Carrie moved to Fresno Ca after she married Lewis Cory who was born in San Jose Ca in 1861. The two were formally married in New York City in Oct of 1882. The Cory family was established in New Jersey before later descendents (Dr. Ben Cory) took the trek across the plains and established his practice in the Pueblo of San Jose in late 1847 (just before gold was discovered).
Now one of my readers has begun an exciting project, after seeing photos of my gt grandmother (scroll down to see the photos, and click here for more on Carrie.) She is attempting to paint this descendant of the Meeker twins in the style of Gilbert Stuart. What a fascinating idea, and this piece of artwork will be posted when it is finished! Just below is the latest email from Jeanne, who provides technical details about the work in progress. For those of you who love GS, or who love portrait painting for that matter, read on!
At the end of this post, you can view the GS portrait of Sally [Foster] Otis that Jeanne references. It is truely the work of a master. Stuart painted other Otis family members so I will post more information and other portraits of her family in the near future.
For me, this project is a special one; and I can only point to my Gilbert Stuart blog, for having a reader bless my ancestor with a portrait. I'm sure that Carrie would be highly pleased. Her life as a housewife [albeit wealthy housewife] in Fresno Ca was probably not as exciting as the life of the Meeker twins in early Philadelphia at the turn of the century. Although Fresno at the time was supposed to be the next San Francisco....
Although Stuart would have used the "sight-size" method of developing his likenesses, we don't have the luxury of Carrie sitting in person. What we have is two somewhat blurry photos (they are still a whole lot better than similar photos from my own family). In a case like this, the way I get a likeness is to enlarge the photo(s) to full size and make a careful tracing on clear acetate. I transfer the outline to the painting surface, which in this case is a gessoed panel. I keep the acetate tracing taped to the side of the panel during painting so I can periodically flip it over the painting to check for accuracy. So I know that Carrie's image is a true one.

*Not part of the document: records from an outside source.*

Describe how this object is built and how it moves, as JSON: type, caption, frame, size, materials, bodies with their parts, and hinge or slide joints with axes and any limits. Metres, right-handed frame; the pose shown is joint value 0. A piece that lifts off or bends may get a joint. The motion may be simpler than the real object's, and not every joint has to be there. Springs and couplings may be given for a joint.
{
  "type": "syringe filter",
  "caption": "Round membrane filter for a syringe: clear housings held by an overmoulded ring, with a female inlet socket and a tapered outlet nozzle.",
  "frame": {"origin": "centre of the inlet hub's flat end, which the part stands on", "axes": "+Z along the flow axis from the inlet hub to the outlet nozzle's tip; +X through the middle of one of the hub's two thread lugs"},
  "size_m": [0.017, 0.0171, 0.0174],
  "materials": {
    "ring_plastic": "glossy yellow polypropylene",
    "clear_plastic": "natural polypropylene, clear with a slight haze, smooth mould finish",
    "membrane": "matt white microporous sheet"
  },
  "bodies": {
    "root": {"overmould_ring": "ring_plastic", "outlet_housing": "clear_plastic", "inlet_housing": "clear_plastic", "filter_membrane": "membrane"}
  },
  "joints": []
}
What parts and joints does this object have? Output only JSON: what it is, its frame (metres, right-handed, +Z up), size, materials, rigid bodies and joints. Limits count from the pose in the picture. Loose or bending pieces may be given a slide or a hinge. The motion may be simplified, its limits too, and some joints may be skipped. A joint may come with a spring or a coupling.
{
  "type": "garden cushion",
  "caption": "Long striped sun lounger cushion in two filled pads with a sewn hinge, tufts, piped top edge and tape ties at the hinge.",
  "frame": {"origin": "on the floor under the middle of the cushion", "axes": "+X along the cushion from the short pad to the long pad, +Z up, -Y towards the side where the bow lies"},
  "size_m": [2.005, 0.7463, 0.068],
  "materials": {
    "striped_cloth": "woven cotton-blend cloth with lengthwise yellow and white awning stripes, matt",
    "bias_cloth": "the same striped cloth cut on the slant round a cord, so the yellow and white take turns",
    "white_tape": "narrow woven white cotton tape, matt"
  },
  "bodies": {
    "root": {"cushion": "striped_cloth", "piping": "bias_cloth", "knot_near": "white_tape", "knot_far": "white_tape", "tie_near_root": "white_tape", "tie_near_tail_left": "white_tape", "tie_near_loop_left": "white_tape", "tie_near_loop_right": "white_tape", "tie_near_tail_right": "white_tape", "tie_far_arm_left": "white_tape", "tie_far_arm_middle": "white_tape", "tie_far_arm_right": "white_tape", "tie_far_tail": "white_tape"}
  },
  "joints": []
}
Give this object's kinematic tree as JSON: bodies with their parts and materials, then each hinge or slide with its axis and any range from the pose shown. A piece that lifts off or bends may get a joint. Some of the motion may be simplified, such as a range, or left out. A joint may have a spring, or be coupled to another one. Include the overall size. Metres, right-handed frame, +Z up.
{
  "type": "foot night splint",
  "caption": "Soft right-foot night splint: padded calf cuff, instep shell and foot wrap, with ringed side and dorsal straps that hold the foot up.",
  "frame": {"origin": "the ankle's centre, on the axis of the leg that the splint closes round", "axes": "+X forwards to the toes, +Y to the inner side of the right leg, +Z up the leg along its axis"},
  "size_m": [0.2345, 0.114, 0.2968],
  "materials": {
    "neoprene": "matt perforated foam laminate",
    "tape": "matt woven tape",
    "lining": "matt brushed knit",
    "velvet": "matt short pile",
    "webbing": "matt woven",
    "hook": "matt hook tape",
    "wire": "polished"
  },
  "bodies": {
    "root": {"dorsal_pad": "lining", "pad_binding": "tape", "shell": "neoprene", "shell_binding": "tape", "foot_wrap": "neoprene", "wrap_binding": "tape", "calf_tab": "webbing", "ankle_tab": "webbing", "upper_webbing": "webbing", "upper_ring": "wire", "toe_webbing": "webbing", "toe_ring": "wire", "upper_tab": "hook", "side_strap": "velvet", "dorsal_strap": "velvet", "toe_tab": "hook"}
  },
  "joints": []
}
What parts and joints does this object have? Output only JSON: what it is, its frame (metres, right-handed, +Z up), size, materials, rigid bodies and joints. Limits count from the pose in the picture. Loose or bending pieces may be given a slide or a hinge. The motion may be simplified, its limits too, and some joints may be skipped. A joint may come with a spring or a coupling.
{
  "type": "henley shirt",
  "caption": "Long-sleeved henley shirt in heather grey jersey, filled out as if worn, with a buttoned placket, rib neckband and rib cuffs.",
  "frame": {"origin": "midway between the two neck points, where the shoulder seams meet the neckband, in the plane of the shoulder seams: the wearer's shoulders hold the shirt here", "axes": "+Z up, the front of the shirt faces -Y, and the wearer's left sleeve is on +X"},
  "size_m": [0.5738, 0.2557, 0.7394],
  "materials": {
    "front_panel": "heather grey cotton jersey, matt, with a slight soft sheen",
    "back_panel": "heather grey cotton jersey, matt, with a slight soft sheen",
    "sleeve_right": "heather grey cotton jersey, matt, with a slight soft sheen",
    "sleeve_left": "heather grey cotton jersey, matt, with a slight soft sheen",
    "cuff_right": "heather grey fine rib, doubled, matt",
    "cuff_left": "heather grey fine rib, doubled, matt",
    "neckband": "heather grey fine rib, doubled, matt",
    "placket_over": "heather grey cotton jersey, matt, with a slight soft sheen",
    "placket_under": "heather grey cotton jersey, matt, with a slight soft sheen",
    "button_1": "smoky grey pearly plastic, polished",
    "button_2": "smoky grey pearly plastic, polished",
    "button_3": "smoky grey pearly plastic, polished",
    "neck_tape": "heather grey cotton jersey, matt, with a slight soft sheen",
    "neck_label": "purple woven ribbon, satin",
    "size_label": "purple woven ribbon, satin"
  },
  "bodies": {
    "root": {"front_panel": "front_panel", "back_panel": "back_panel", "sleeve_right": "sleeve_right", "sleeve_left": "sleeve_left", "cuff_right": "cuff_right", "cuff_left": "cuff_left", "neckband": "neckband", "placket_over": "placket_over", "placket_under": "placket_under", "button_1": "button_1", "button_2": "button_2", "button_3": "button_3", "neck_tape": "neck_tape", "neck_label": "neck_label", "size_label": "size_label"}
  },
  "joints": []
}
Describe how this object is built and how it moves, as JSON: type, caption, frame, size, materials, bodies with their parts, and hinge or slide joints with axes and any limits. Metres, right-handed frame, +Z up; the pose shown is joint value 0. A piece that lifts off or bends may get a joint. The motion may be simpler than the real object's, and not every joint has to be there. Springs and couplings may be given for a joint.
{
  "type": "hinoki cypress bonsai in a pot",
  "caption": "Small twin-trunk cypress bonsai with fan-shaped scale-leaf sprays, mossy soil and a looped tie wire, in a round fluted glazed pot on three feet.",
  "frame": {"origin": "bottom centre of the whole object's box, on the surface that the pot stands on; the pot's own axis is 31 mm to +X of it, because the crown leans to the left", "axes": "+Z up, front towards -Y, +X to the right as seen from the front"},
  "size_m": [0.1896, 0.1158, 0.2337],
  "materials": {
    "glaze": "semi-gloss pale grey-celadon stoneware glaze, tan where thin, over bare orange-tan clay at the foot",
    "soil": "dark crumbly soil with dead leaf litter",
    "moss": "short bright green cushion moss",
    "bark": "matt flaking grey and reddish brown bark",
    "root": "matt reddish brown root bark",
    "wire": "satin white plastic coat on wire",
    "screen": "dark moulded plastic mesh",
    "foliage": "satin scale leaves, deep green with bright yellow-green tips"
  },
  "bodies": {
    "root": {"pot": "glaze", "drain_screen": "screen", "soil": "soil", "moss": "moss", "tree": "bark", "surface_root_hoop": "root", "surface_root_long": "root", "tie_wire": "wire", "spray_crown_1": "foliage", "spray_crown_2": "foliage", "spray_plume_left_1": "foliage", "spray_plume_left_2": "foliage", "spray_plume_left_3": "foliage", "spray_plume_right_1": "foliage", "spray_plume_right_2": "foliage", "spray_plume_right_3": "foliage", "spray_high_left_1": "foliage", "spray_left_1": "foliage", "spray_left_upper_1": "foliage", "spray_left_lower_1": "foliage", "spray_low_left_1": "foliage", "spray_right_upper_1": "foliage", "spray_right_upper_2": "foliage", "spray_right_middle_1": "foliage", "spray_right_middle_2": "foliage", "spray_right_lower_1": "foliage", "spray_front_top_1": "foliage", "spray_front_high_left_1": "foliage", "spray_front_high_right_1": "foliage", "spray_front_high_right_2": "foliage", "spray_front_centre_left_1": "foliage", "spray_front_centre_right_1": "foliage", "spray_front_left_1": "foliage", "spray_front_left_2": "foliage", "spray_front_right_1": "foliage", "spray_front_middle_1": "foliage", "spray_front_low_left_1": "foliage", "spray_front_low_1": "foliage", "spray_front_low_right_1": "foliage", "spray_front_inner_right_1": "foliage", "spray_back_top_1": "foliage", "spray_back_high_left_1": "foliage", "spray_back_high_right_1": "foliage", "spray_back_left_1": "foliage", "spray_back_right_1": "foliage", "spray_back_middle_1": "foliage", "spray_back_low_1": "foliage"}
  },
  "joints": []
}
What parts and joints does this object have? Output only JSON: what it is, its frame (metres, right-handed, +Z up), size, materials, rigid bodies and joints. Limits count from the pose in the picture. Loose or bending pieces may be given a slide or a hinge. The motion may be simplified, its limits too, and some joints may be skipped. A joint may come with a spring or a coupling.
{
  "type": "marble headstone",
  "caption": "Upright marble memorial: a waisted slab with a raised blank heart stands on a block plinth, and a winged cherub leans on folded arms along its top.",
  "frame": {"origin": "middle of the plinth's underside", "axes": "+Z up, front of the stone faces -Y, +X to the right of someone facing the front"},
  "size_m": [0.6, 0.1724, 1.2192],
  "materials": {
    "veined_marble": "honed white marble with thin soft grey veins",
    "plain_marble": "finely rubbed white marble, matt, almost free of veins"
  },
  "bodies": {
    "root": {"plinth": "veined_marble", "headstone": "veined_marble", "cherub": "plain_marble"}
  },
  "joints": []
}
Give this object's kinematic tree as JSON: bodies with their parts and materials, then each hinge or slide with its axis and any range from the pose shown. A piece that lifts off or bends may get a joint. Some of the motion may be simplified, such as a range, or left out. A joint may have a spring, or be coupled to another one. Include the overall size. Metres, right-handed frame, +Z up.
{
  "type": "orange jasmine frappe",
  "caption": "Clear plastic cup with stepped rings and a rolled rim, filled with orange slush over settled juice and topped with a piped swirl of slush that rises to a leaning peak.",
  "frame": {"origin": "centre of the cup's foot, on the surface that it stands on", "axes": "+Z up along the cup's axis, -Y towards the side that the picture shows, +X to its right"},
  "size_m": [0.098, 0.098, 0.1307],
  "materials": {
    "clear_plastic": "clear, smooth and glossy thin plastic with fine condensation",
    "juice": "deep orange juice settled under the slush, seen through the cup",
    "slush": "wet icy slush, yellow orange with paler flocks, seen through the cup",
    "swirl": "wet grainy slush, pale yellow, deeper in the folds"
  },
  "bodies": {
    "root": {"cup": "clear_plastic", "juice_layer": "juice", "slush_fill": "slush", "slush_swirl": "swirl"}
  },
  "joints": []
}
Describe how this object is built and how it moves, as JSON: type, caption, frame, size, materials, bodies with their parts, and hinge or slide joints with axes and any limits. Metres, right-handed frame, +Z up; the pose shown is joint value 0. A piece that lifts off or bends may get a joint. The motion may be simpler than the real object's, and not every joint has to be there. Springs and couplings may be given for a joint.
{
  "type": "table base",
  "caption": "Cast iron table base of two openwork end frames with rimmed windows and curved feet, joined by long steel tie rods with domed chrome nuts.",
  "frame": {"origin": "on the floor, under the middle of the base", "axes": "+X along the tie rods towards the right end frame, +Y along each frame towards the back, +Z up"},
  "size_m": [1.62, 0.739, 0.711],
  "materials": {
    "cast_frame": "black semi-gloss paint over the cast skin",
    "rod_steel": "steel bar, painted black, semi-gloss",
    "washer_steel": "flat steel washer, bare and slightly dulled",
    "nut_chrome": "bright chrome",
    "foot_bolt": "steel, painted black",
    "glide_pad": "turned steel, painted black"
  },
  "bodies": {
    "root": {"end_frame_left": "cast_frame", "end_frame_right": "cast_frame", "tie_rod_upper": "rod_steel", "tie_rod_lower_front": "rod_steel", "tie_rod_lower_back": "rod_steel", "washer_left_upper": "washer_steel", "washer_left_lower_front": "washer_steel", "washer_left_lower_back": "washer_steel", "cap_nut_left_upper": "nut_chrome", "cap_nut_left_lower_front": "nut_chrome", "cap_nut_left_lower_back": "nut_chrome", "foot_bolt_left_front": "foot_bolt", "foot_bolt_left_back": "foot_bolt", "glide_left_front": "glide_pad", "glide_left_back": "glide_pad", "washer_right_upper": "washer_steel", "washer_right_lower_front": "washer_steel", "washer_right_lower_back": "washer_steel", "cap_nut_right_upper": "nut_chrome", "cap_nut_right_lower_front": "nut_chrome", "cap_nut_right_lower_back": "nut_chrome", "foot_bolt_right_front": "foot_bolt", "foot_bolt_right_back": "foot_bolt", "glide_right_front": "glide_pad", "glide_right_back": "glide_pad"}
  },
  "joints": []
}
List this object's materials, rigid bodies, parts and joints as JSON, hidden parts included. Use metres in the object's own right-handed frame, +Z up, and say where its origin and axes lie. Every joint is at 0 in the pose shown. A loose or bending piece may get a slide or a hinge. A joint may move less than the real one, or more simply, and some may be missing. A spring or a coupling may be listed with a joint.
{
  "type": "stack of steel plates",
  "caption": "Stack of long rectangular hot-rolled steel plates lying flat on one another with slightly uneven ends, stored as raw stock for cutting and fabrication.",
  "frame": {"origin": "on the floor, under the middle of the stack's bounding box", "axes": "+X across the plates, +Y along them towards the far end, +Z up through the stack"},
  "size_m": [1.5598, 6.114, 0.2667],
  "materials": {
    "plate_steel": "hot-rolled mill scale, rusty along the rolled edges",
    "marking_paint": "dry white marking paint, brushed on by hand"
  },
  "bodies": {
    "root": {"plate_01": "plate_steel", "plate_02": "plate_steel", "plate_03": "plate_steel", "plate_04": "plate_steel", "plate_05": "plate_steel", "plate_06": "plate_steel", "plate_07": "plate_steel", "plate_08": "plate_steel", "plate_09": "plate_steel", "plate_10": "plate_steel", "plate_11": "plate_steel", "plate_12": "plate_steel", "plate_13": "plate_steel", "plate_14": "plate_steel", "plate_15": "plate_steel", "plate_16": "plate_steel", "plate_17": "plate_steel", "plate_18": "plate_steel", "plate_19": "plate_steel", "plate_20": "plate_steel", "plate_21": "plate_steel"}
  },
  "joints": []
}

The photo I traced was the hatless one, because it shows her forehead and hair. When that photo was enlarged, it was just barely possible to locate and draw the correct contours of her eyes, especially the lower lids. What initially appeared to be outer edges of her lower eyelids in the photo are actually their shadows. The eyelids themselves are shaped as you would expect from their appearance in the other photo. In addition, she had very excellent bone structure with a strong brow ridge. My older daughter has the same feature, and when she is photographed outside in bright sunlight, her eyebrows disappear. That is what happened to the outer portions of Carrie's brows in the first photo, so I did have to shape them as they appear in the second photo. Between those two refinements to the photo, her appearance is somewhat different than you will have expected. I think she looks quite pretty.
As I had mentioned in earlier email, the light source in the photo was not as perfect as I had originally thought. Looking through Stuart's work (and that of other artists too, like Reynolds for example), I have discovered that nearly all of them have the light source on the "near" side of the subject's face, illuminating the shape of the nose so that the shadow of the nose is on the "far" side of the face. Among the few exceptions to this in Stuart;s work are his Jefferson portraits. So I had to find a Stuart painting with a female sitter to use as a model for the shading on Carrie's face. There are not many good closeup photos of Stuart's portraits, which is sort of odd I think. But I did find the portrait of Sally Otis at the Reynolda House website, and I am using that as a guide for shading and color.
As you can guess, I am having a lot of fun with it all, and learning a few tricks as well. Today, I'm going to start on the lace blouse, which will probably bring its own challenges.
Jeanne mentions the Stuart portrait of Sally Otis, so I thought it would be interesting to include her portrait in this post. The portrait descended through family members, and was acquired by the Reynolda House from Vose Galleries in Boston in 1967.